Photo: Leon Neal (Getty Images)

The Earth is on fire, although until very recently, pretty much every notable rightwing asshat was (natural) gaslighting their constituents into thinking otherwise. While there has been a noticeable paradigm shift in the way the majority of them address climate change, the fact that they moved from “flat-out denial” to “begrudging, nihilistic ‘what can ya do?’ acceptance” does little to calm our utter contempt for those who so knowingly marched humanity towards the brink of calamity.

That repulsion is only deepened upon learning that literal bird brains apparently noticed what’s been going on around them, and have been adjusting accordingly for generations… well, those that haven’t died off in wholesale mass extinctions, of course.

Earlier this week, Sara Ryding, an avian researcher at Australia’s Deakin University, published new research detailing multiple bird species’ recent “shape-shifting” physical changes to compensate for our roasting planet in the journal, Trends in Ecology and Evolution.
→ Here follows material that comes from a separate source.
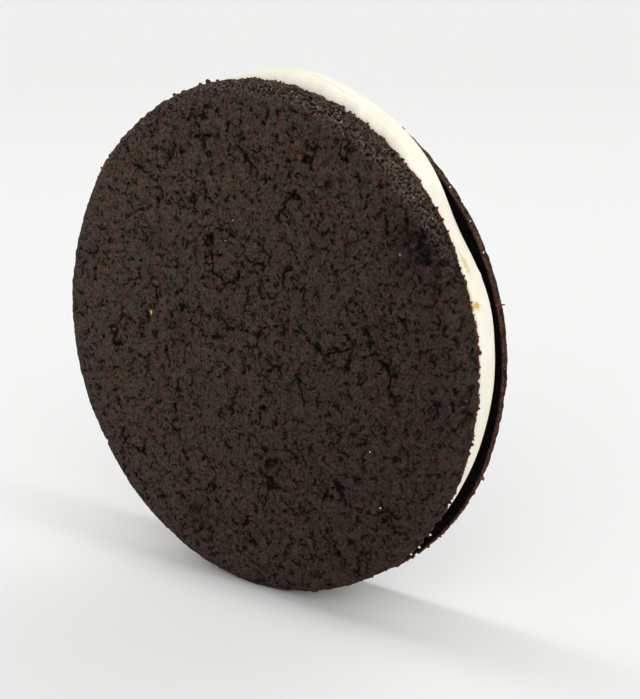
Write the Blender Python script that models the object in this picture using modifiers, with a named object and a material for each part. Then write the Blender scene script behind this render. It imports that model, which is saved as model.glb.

In particular, their findings examined body parts like beaks, ears, and legs, which often aid in keeping the animals cooler.

“Appendages have an important, but often undervalued, role in animal thermoregulation as sites of heat exchange,” states Ryding and her paper’s co-authors, adding, “Animals are shifting their morphologies to have proportionately larger appendages in response to climate change and its associated temperature increases.”

Basing their work on what’s known as Allen’s rule—the observable trend that animals in warmer regions of the planet often have more sizable appendages to help with heat exchange—the team highlighted species including multiple Australian parrots, who have displayed between 4%–10% larger bills since 1871 that “positively correlated with the summer temperature each year.” Other species such as the North American dark-eyed junco are used as evidence pointing towards “a link between increased bill size and short-term temperature extremes in cold environments.”

It’s not just birds that are shape-shifting, either. Ryding’s paper also details certain mammals, such as small rodents, whose tail and leg sizes are also getting larger to adapt to wild heat swings, as well as some bat species’ whose wingspans are increasing to deal with their own environmental alterations.

Yet further proof that actual pea-brained creatures have more common sense and awareness than Ted Cruz on his best days.